One day, when I was a teenager, a stranger pulled into our drive and fired eight or ten rounds from a rifle into the air. Grabbing my shotgun, I loaded it and took cover behind a brick wall where I thought it might make a difference. I called out to the stranger. I believe he laughed. In that moment, adrenaline sharpened my mind beyond morality to only two questions: whether this man was indeed an enemy, and how I might line up a shot through the garage.

Before I could answer either of these, my father walked out of the back door beside me. He spoke to the man. My father had arranged to buy the rifle from the stranger. The situation was over. Later that evening we shot tracer rounds in glowing patterns from the same rifle.

Image by Tom Hart/Flickr, Some Rights Reserved.

I watched the coverage of the Columbine shooting in a classroom the year before I started high school. The shooting at Virginia Tech happened during my college years. Where I lived, a man enraged by “liberals” stormed a Unitarian Universalist Church’s production of Annie with a shotgun. Sandy Hook happened while I was in grad school. The Aurora theater shooting happened a few years before I moved there. As I wrote this first draft, the shooting at Emanuel African Episcopal Church in Charleston seemed all the worse for situating its violence in a bastion of love, support, progress, and endured history. While I revised this commentary, another angry white man shot people at a Planned Parenthood in Colorado.

We walk around under the weight of these tragedies like the lead-cowled prisoners of Dante’s hell.

I read in Walter Wink of the myth of redemptive violence, which states that violence, and only violence, can solve the problem of suffering. I began to see how much I believed in that myth. It was in the culture all around me, from our country’s foreign policy to the sort of Southern honor my high school peers believed in, not to mention the movies I watched, the novels I read, and the games I played.

The problem of the myth is that belief in violence blinds us to all other possibilities, which include forgiveness, reconciliation, a social contract, and democracy.

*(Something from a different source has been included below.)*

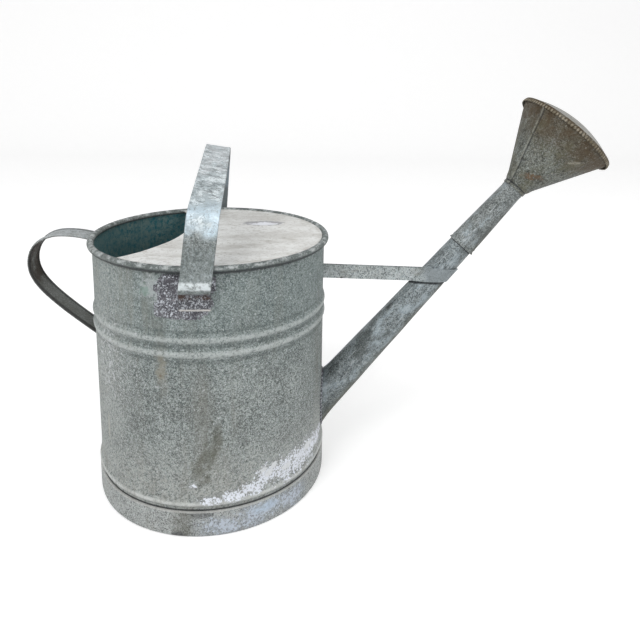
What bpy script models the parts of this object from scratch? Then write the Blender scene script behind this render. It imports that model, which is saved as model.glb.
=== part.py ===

I came to believe that real courage involved finding ways not to harm. It meant facing evil acts while forgiving the perpetrators. It meant picking up the pieces of my broken heart, joining with others and, to paraphrase Mother Jones, praying for the dead and fighting like hell for the living.

This fight means laws to keep guns out of the hands of those who have demonstrated their own violence. But the fight must go deeper: we must imagine and create a society that no longer relies on violence to function. Everything from our art and media to our family dynamics and our foreign policy must take part in this revolution. We must deal with the guns, but we must also deal with the tendencies of our own hearts to trust in violence.

Perhaps, if we do that work, our guns can mean something besides a belief in violence. Hunting rifles used to be more common than the black steel assault weapons that signify a belief, and maybe a delight, in redemptive violence. Can a gun be something besides an extension of our anger and fear? Can we understand they are nothing like toys? Most importantly, can we look past the rhetoric of guns to what they really are, and discern what place they may rightly have in our lives, both personal and national?

One of my heroes, a monastic in Philadelphia named Shane Claiborne, began a program in which a blacksmith helps the families of gun-slain children forge firearms into farm tools. There are videos of people, most of them poor black women, hammering sparks from a gold-hot gun barrel. Tears mark their faces.

Social media commenters lament the loss of a firearm. Perhaps part of them flinches to witness her do the destruction in her heartbreak and righteousness.

If I have a child, I will teach them to shoot on their great-grandfather’s rifle. But the real lesson, the one I’m willing to teach over decades, is that violence can only lead to more violence, that our only real defense in this world is one another, and our only real strength is compassion strong enough to forgive.